**EXTRACTED ENTRIES:**
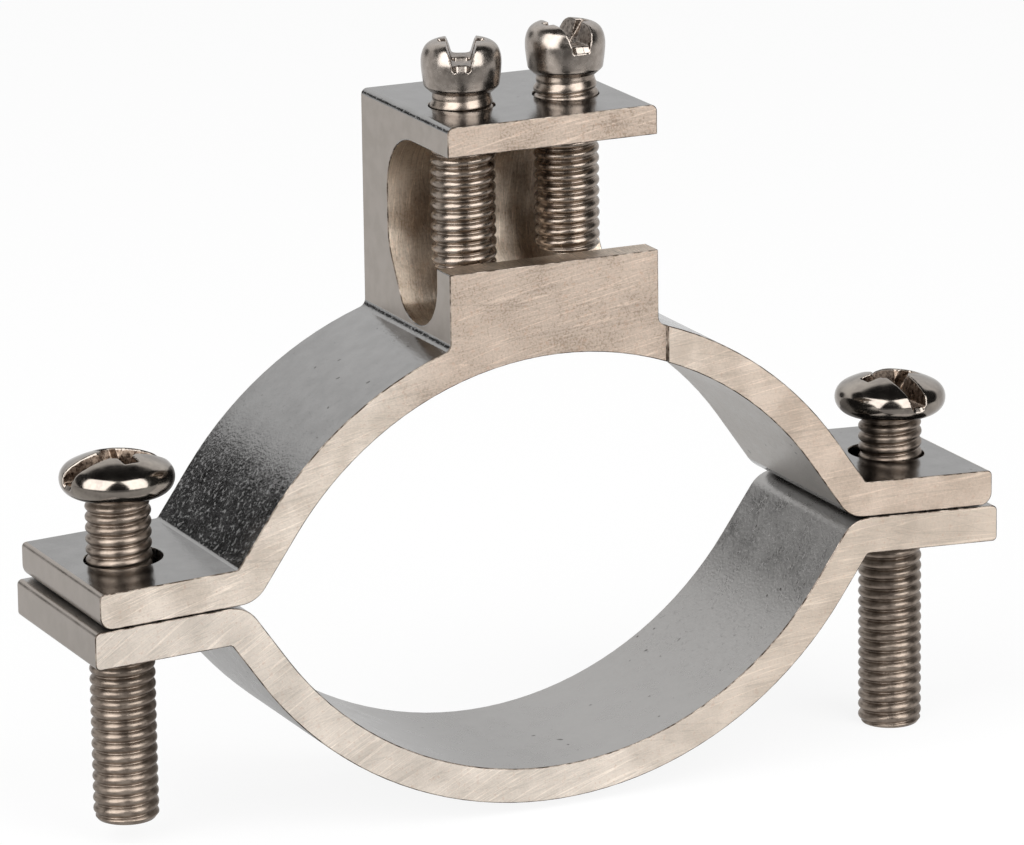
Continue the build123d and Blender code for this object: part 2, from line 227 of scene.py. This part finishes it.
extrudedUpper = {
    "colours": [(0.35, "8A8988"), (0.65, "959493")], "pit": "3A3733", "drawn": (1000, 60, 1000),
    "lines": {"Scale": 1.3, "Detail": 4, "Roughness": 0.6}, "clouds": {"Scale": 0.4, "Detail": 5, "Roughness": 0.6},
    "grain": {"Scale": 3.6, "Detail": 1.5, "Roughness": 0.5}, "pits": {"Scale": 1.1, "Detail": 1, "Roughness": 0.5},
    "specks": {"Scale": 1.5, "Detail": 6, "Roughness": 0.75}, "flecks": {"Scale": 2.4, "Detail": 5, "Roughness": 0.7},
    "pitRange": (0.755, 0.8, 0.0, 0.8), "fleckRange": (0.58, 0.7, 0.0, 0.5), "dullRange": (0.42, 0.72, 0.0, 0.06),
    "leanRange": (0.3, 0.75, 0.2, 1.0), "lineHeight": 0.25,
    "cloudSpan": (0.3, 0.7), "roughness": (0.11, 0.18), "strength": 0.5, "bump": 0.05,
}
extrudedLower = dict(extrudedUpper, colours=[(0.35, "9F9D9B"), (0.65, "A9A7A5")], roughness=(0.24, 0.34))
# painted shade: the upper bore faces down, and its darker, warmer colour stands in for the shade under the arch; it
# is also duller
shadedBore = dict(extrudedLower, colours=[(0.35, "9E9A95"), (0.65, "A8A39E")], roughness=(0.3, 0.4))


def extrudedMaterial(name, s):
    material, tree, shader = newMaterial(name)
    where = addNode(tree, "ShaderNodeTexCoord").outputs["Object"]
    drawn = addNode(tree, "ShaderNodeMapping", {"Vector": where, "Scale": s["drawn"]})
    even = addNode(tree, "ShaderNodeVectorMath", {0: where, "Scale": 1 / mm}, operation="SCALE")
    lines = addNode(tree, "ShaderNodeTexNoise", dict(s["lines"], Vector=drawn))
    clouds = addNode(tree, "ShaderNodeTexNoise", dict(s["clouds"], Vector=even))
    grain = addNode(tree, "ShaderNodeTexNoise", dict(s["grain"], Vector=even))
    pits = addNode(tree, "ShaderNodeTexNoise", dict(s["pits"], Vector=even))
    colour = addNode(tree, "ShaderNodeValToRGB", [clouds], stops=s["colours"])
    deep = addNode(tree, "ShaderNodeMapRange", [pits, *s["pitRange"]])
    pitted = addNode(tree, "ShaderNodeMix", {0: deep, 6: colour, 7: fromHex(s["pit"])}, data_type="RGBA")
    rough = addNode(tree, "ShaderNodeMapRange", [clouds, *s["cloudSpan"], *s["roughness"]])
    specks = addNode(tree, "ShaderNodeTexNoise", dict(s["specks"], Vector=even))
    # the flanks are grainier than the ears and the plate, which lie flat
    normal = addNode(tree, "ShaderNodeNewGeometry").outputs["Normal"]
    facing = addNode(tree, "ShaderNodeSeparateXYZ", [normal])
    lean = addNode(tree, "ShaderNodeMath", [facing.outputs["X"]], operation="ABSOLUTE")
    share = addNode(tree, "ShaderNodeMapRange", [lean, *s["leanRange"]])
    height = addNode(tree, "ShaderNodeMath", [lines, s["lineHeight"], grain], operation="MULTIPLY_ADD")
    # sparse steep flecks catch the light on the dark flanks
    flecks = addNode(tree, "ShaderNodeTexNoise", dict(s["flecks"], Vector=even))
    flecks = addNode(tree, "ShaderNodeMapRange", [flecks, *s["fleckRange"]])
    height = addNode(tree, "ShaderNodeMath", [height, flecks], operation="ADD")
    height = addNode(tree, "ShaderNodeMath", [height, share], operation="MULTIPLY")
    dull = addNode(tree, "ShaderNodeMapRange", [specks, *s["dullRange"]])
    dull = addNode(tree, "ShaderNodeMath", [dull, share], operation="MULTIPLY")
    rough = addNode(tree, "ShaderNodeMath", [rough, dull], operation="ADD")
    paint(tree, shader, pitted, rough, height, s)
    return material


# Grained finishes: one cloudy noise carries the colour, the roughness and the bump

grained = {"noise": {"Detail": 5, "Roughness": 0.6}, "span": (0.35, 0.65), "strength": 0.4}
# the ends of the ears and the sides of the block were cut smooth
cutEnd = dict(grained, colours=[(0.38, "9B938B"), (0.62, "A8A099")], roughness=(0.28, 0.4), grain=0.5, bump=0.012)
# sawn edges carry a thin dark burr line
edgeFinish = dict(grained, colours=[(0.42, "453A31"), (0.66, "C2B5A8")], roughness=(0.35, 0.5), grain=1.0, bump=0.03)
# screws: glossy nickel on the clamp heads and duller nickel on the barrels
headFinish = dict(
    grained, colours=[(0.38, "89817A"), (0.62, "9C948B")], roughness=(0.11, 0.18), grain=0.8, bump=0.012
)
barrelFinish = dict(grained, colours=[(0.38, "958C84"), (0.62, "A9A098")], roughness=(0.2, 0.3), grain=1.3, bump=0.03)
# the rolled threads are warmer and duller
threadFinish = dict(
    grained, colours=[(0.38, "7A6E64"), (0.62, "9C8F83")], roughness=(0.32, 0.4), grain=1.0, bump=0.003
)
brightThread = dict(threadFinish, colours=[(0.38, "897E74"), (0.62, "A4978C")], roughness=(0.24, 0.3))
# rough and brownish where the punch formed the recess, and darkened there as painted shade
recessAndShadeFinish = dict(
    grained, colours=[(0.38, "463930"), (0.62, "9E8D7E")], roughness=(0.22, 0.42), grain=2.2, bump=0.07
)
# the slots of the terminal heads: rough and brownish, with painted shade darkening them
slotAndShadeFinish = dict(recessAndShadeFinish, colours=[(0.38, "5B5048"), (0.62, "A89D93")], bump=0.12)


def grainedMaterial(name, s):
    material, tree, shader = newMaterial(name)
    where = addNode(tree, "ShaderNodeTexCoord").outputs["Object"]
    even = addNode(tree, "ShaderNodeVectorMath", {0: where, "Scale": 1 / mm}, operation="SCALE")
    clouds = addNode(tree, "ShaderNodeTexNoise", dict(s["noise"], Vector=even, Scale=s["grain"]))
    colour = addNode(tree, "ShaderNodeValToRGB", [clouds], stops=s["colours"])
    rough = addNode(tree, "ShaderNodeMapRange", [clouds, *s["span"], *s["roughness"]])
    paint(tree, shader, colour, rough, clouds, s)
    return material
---
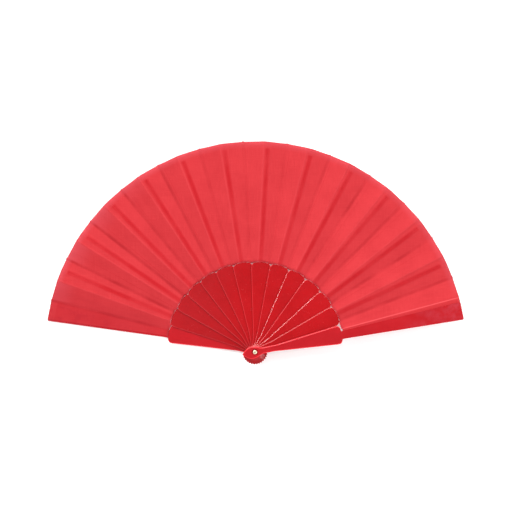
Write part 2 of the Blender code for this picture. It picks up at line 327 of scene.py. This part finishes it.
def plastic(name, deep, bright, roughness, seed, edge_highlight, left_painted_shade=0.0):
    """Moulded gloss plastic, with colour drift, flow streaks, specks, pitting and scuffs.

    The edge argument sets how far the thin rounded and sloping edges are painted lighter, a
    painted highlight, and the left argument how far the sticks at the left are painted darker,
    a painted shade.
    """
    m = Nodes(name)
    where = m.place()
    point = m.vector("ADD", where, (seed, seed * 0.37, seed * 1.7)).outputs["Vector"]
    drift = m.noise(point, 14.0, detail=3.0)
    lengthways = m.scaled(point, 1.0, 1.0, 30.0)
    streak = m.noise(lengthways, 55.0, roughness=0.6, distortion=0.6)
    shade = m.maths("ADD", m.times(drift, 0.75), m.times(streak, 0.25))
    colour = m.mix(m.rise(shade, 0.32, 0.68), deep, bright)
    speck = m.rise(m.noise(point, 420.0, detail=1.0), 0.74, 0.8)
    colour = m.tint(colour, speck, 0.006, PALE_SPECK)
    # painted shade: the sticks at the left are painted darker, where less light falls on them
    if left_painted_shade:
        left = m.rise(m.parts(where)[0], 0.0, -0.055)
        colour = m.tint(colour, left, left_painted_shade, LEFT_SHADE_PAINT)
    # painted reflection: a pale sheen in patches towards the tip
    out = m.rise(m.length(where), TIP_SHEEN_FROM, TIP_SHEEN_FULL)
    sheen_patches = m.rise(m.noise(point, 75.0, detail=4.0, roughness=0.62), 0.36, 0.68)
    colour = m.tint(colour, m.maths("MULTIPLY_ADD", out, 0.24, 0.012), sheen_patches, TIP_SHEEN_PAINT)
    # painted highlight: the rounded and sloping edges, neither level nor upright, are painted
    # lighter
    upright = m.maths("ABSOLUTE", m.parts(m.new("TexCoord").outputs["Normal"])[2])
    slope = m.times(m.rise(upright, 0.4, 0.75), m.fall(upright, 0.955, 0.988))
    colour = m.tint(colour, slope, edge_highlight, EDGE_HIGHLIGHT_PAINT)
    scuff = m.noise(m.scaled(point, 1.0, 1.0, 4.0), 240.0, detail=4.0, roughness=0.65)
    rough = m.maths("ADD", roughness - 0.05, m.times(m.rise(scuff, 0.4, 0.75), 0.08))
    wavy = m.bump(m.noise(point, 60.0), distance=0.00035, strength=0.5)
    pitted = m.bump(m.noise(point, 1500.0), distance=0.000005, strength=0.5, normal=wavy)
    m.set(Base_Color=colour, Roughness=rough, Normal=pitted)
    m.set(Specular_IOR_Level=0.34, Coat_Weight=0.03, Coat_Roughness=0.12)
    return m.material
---
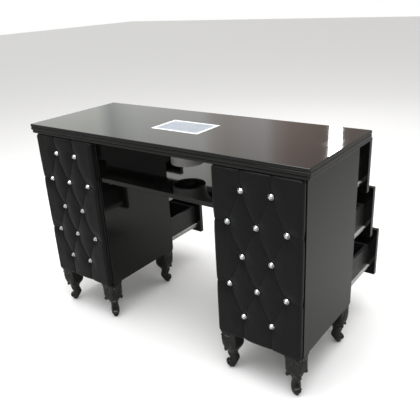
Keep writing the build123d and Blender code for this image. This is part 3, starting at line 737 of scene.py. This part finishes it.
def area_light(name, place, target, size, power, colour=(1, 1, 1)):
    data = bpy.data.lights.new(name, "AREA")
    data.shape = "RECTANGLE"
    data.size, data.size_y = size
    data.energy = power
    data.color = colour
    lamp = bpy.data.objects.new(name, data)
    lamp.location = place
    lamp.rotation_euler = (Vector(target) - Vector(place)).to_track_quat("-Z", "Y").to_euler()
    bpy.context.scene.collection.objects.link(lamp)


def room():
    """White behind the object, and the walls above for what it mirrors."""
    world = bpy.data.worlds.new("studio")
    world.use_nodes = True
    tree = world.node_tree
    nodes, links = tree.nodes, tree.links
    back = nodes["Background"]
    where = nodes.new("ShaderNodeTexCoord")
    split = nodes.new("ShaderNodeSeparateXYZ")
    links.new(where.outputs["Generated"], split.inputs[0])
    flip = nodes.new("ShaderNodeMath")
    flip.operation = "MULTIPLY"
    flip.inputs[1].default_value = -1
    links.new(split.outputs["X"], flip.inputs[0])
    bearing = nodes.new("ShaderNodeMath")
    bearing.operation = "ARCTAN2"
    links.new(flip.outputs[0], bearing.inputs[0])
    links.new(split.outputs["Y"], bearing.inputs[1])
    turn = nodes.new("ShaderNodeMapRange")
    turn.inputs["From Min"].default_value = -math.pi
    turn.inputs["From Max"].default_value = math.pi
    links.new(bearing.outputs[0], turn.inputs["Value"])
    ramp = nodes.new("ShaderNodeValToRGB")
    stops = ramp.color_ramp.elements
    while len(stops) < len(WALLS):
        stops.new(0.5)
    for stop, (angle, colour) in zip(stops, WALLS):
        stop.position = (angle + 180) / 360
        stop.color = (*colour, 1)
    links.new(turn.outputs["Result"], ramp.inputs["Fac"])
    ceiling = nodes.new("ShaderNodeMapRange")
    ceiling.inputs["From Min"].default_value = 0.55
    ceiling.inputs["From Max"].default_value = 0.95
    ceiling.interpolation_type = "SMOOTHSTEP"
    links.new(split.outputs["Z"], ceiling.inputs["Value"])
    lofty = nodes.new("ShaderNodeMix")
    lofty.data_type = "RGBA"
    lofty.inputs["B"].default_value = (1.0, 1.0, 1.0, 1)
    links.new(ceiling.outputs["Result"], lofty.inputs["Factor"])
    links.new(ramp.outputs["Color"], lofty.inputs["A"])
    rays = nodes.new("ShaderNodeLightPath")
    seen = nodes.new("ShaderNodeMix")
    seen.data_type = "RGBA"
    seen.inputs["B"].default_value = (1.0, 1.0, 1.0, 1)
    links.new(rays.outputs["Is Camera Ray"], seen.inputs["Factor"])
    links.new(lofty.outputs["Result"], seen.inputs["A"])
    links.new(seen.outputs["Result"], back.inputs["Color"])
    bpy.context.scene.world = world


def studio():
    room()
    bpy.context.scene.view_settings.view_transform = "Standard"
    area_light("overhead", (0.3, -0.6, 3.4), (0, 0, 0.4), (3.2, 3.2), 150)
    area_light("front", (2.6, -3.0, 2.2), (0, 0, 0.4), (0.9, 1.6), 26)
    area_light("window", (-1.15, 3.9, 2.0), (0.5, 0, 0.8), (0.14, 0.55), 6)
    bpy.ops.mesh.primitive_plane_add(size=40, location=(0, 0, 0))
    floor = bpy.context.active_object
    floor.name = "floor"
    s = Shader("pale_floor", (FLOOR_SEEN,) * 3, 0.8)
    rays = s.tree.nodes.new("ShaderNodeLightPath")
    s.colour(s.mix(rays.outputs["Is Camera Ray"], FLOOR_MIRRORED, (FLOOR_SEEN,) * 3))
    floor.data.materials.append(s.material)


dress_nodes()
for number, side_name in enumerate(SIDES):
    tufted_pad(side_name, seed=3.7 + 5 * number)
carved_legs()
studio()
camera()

**WHAT THE TASK ASKS:** In the listing above, find the line containing "Write part 2" and the line containing "pitting and scuffs.". Output them and every line between, exactly, and nothing else.

**THE REPLY:**
Write part 2 of the Blender code for this picture. It picks up at line 327 of scene.py. This part finishes it.
def plastic(name, deep, bright, roughness, seed, edge_highlight, left_painted_shade=0.0):
    """Moulded gloss plastic, with colour drift, flow streaks, specks, pitting and scuffs.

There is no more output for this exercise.